It’s almost Christmas and even the sky is celebrating the most wonderful time of the year with the Christmas Tree Cluster, which you can currently view at night. Here is everything you need to know to make sure you don’t miss it.
What Is the Christmas Tree Cluster?
It is a young open cluster located in the constellation Monoceros that was named the Christmas Tree Cluster because the triangular cluster of stars is (kind of) shaped like a Christmas tree. Formed by a cluster of very young stars, the Christmas Tree Cluster was actually first discovered by William Herschel the day after Christmas way back in 1785.

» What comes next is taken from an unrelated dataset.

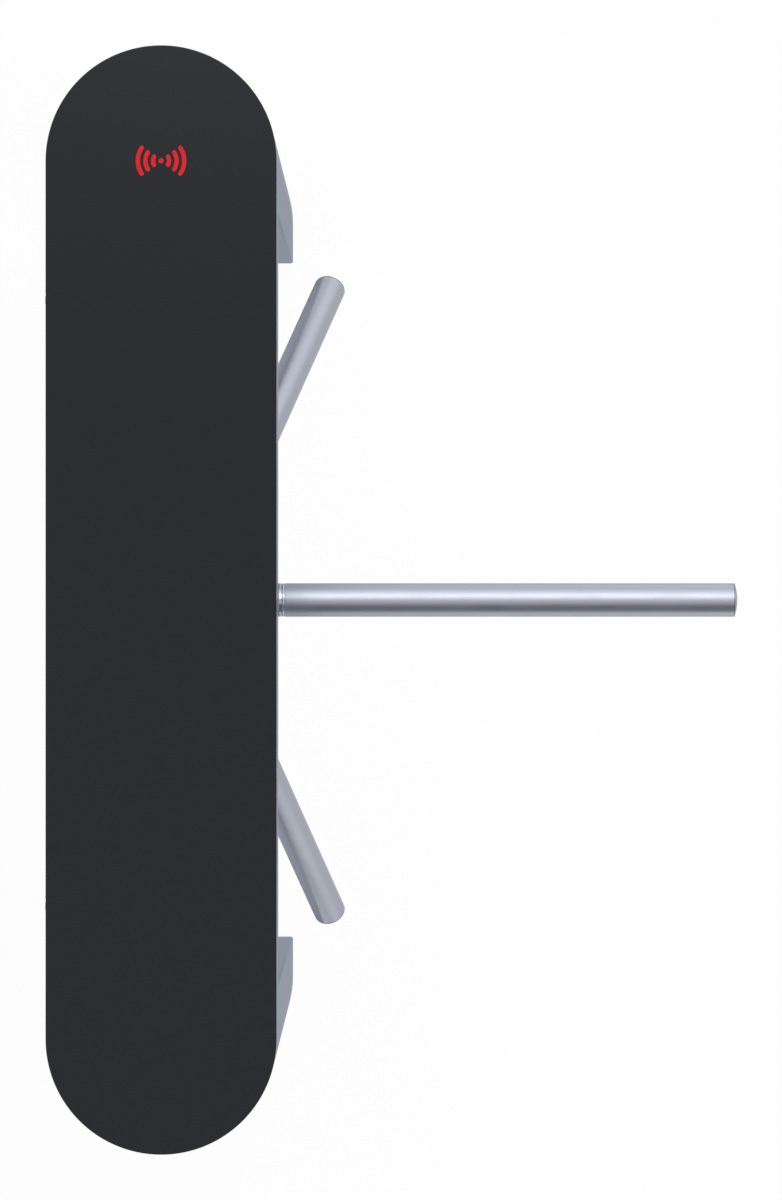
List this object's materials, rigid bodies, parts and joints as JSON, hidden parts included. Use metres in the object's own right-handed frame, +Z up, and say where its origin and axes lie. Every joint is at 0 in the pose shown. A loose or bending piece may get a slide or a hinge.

What’s really cool about the Christmas Tree Cluster is the reddish hue it sometimes gives off, as the collection of sparking bluish-white stars covered by heavy layers of dust clouds, which are producing luminous new stars.
When Can I See It?
While it is named after Christmas, the Christmas Tree Cluster is not seasonal. It’s visible all year round. It’s just the most fun to view at Christmas because of the name and the holiday spirit that everybody is in. But even if your busy schedule doesn’t allow you to do any stargazing, you can still check it out in the new year.
How Can I See It?
Fortunately, the Christmas Tree Cluster currently should be visible to the naked eye, so you won’t need any sort of visual aid (though having a pair of binoculars handy certainly wouldn’t hurt your viewing experience).
Just locate the constellation Monoceros the Unicorn, which is near Orion, and at the highest part of that constellation, you will find the Christmas Tree Cluster you are looking for. If you need help locating it, you can use an interactive sky chart that can assist you in finding what you’re looking for.